* _GIVEN DATA_:
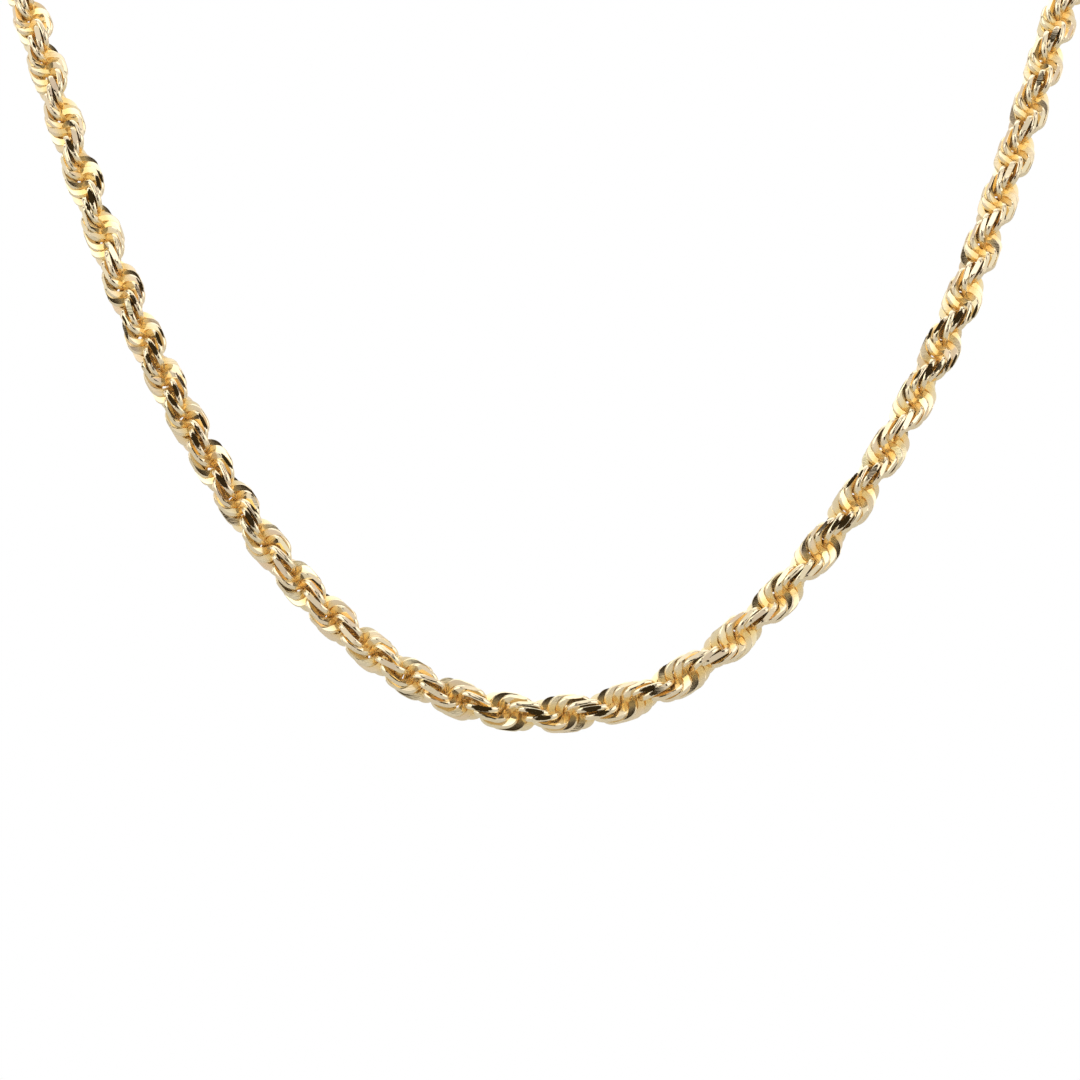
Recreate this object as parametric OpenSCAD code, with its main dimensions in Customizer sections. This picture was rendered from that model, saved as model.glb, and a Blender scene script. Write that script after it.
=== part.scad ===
// Rope chain necklace in yellow gold, closed by a lobster clasp at the nape.
// It keeps the form that it has when it hangs round a neck.
// Origin: middle of the closure at the nape. +Z is up, the front faces -Y.

/* [Loop] */
// Width of the loop between the middles of the rope
loop_width = 124; // [100:1:150]
// Depth of the loop from the nape to the front
loop_depth = 135; // [110:1:160]
// Drop of the loop from the nape to its lowest point
loop_drop = 120; // [60:1:150]

/* [Rope] */
// Width of the twisted rope over its lobes
rope_d = 4.0; // [2.6:0.1:5.2]

/* [End caps] */
// Wall of the cup on each end of the rope
cap_wall = 0.45; // [0.3:0.05:0.8]
// Depth of the cup from its mouth to its floor
cap_depth = 3.4; // [2:0.1:5]
// Thickness of the closed end of the cup
cap_floor = 0.8; // [0.5:0.1:1.4]
// Bevel round the closed end of the cup
cap_bevel = 0.35; // [0.1:0.05:0.45]
// Thickness of the rolled rim at the mouth of the cup
rim_wire = 0.6; // [0.4:0.1:0.9]

/* [Eyes] */
// Wire of the eyes soldered to the caps and the clasp
eye_wire = 0.85; // [0.6:0.05:1.2]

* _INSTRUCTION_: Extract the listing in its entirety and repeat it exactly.

* _OUTPUT OF THE EXERCISE_:
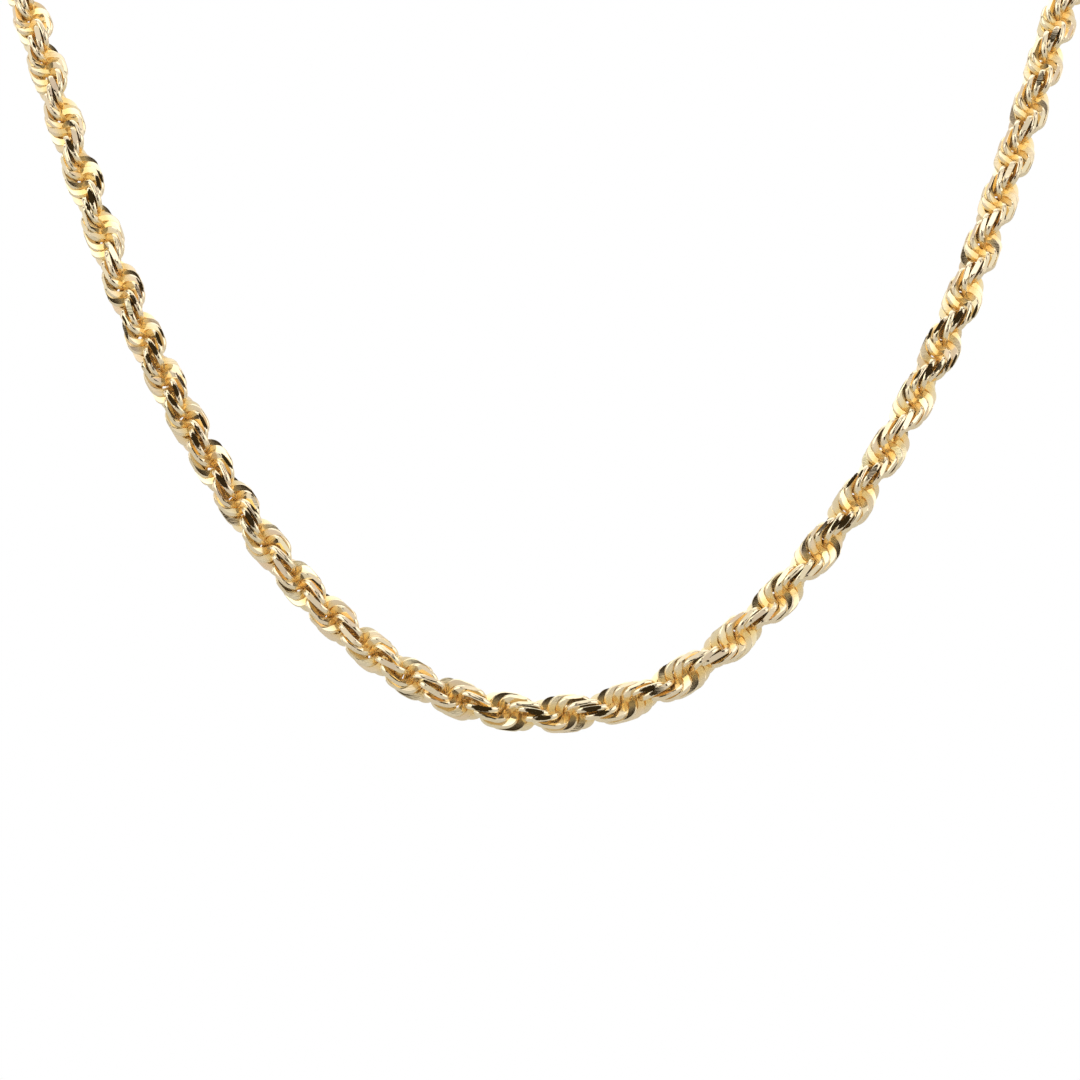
Recreate this object as parametric OpenSCAD code, with its main dimensions in Customizer sections. This picture was rendered from that model, saved as model.glb, and a Blender scene script. Write that script after it.
=== part.scad ===
// Rope chain necklace in yellow gold, closed by a lobster clasp at the nape.
// It keeps the form that it has when it hangs round a neck.
// Origin: middle of the closure at the nape. +Z is up, the front faces -Y.

/* [Loop] */
// Width of the loop between the middles of the rope
loop_width = 124; // [100:1:150]
// Depth of the loop from the nape to the front
loop_depth = 135; // [110:1:160]
// Drop of the loop from the nape to its lowest point
loop_drop = 120; // [60:1:150]

/* [Rope] */
// Width of the twisted rope over its lobes
rope_d = 4.0; // [2.6:0.1:5.2]

/* [End caps] */
// Wall of the cup on each end of the rope
cap_wall = 0.45; // [0.3:0.05:0.8]
// Depth of the cup from its mouth to its floor
cap_depth = 3.4; // [2:0.1:5]
// Thickness of the closed end of the cup
cap_floor = 0.8; // [0.5:0.1:1.4]
// Bevel round the closed end of the cup
cap_bevel = 0.35; // [0.1:0.05:0.45]
// Thickness of the rolled rim at the mouth of the cup
rim_wire = 0.6; // [0.4:0.1:0.9]

/* [Eyes] */
// Wire of the eyes soldered to the caps and the clasp
eye_wire = 0.85; // [0.6:0.05:1.2]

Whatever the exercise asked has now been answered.